I remember one day in particular where Mom (Joe's mom) told us to go outside and play because it was so nice out and we were at the time hopelessly addicted to Morrowind. We proceeded to dig through the garage till we found an old red dolly and a piece of plywood which was quickly combined with the wheels off of an old bike we purchased at a garage sale for $2. The end result, a gravity-powered go-kart of DOOM.


As my actual mom pulled in the driveway to pick us up, and saw us flying down Barnaby Road wearing an old, black, dusty motorcycle helmet retrieved from the depths of the garage storage bin. Joe's mom came running out of the house yelling at us to stop and then turned to my mom and stated "Sometimes, I regret telling them to go outside and play."
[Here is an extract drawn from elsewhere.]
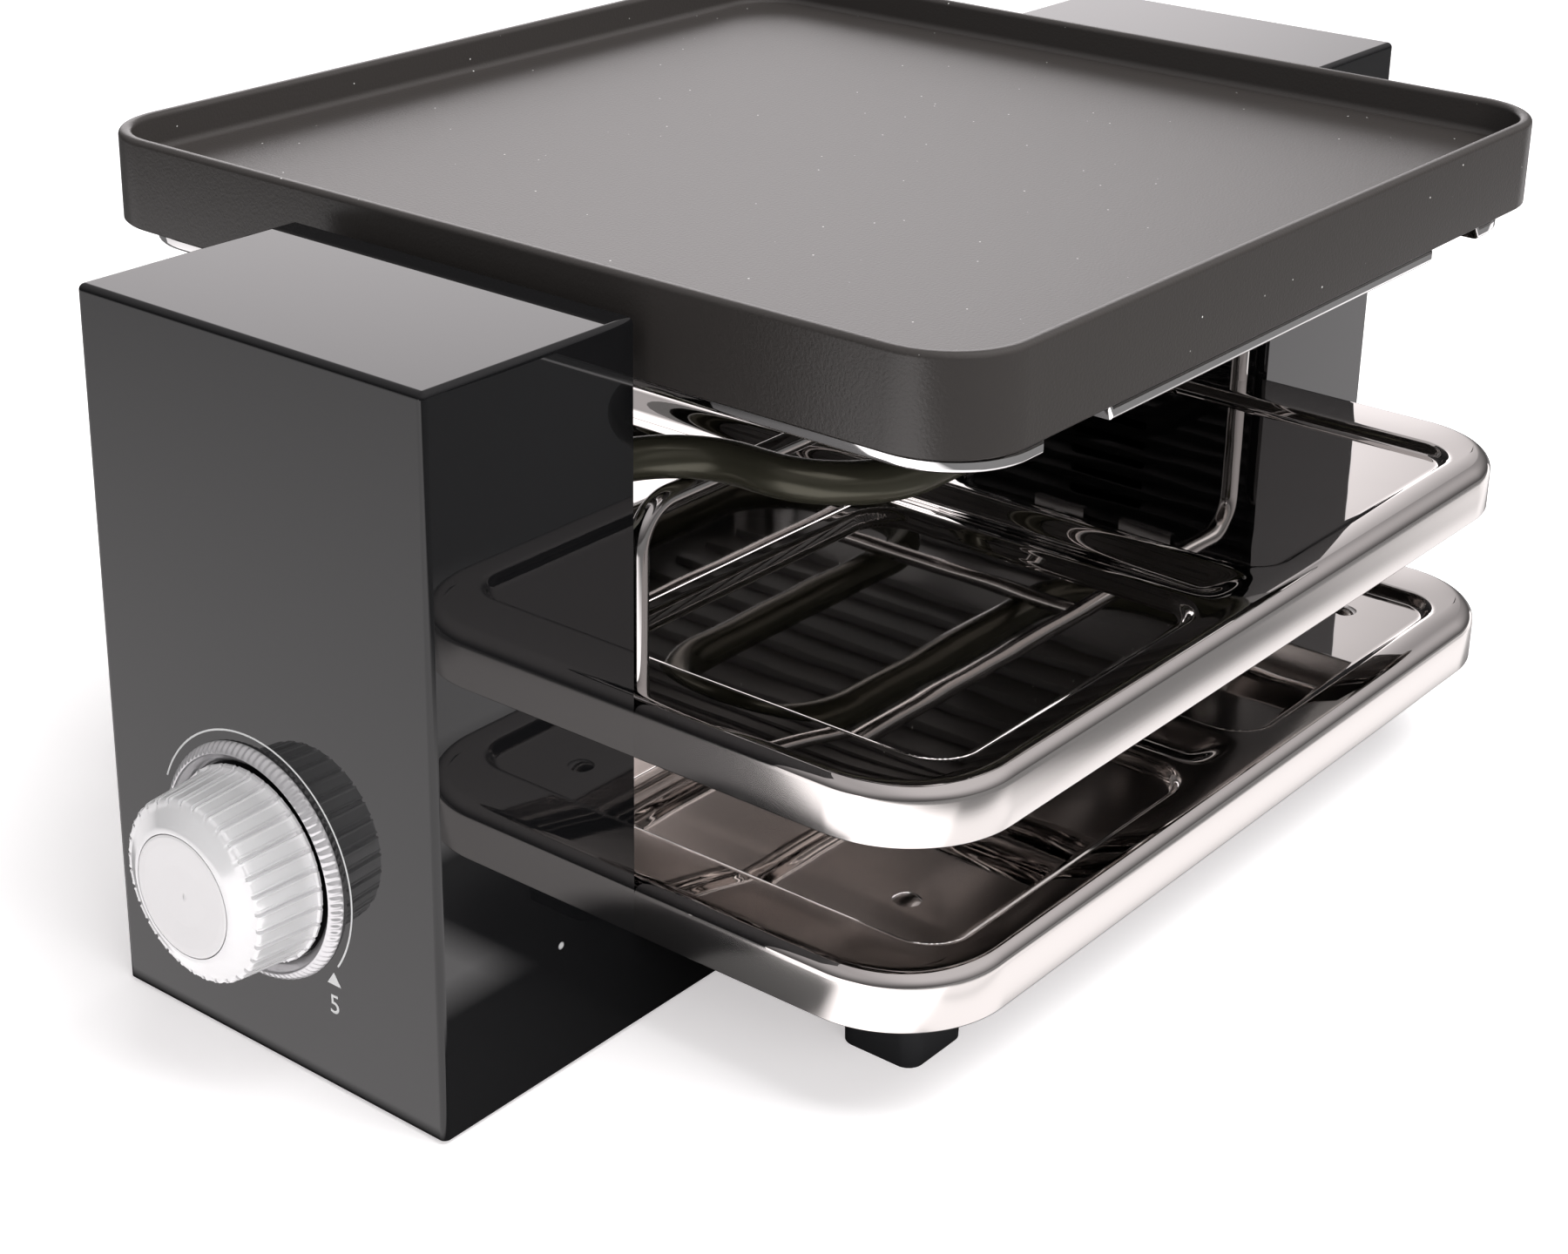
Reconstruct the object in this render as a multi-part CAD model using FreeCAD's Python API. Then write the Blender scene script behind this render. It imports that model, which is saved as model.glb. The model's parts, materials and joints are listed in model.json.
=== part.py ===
import FreeCAD, Part
import math
import os

V = FreeCAD.Vector
X_AXIS = V(1, 0, 0)
Y_AXIS = V(0, 1, 0)
Z_AXIS = V(0, 0, 1)

# Raclette grill for four. Millimetres, +Z up, -X is the housing with the heat knob, -Y is the front.
# Shapes are built about the middle of the trays; write() moves them so that the origin is on the
# table under the middle of the overall length, knob included.

# Driving sizes: whole grill
body_length = 308.0          # over the outer faces of both housings
housing_width = 47.0
housing_depth = 80.0
housing_height = 132.0       # table to the top face of a housing
floor_gap = 0.8              # housings and base hang this far over the table, on their pads
housing_wall = 2.5
housing_edge = 1.2           # edge rounding
fit = 0.15                   # clearance of covers and panels in their openings

# Driving sizes: panels, covers, base
panel_thickness = 2.0
cover_thickness = 2.0
vent_count = 5
vent_pitch = 5.0
vent_half = 9.0
vent_slot = 2.0
vent_rise = 15.8             # upper tray to the lowest vent
cover_slot_count = 4
cover_slot_pitch = 6.0
boss_radius = 3.5
boss_inset_y = 6.5           # cavity wall to a boss's axis
boss_low_z = 46.0
boss_drop = 14.0             # housing top to the upper bosses
boss_bore = 14.0
web_thickness = 1.6
cover_boss_inset_x = 14.0
cover_boss_inset_y = 4.5
cover_boss_top = 13.0
pilot_radius = 1.2
base_wall = 2.5
base_rib = 2.0
base_rib_lift = 4.0          # underside of the base to its ribs
base_screw_y = 14.0
base_screw_z = 10.0
plinth_half_depth = 27.0     # raised middle of the base, under the lower tray
plinth_clearance = 0.3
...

That wasn't nearly as bad as the time she caught us trying to fasten bottle rockets to our roller blades.


We played miss-o and spud, seven-steps and wolf-wolf, Perfect Dark and Golden-eye, Dota and Charades. More Mt. Dew and super-sugary kool-aid was consumed in those few years than in most people's life-times. And we loved every minute we lived.


We also thought it would be brilliant to create our own little "jackass" video. I don't even remember half the stuff we did anymore, but a few of the best included the following:


  • -Duct taping Lindsay and I up in a tree and then ordering a pizza while Joe video taped from the bushes (lol)
  • -The go-kart of doom
  • -Using AOL CDs as skates for our bikes and skidding (it makes it like your bike is on ice, it's the weirdest thing) (I broke a skate helmet doing this) (literally, split the plastic right down the middle and busted the foam out of it)
  • -Jumping off a small cliff up on the bluff into a sand pit (I was the only one who actually went through with this one)
So many stupid things were done that I can't even come close to remembering them all. But in the words of Maya Angelou, "I've learned that people will forget what you say, people will forget what you did, but people will never forget the way you made them feel."


I may not remember exactly all the things that Joe and I did together, but I remember the way I felt.


It is through those feelings that Joe lives on now.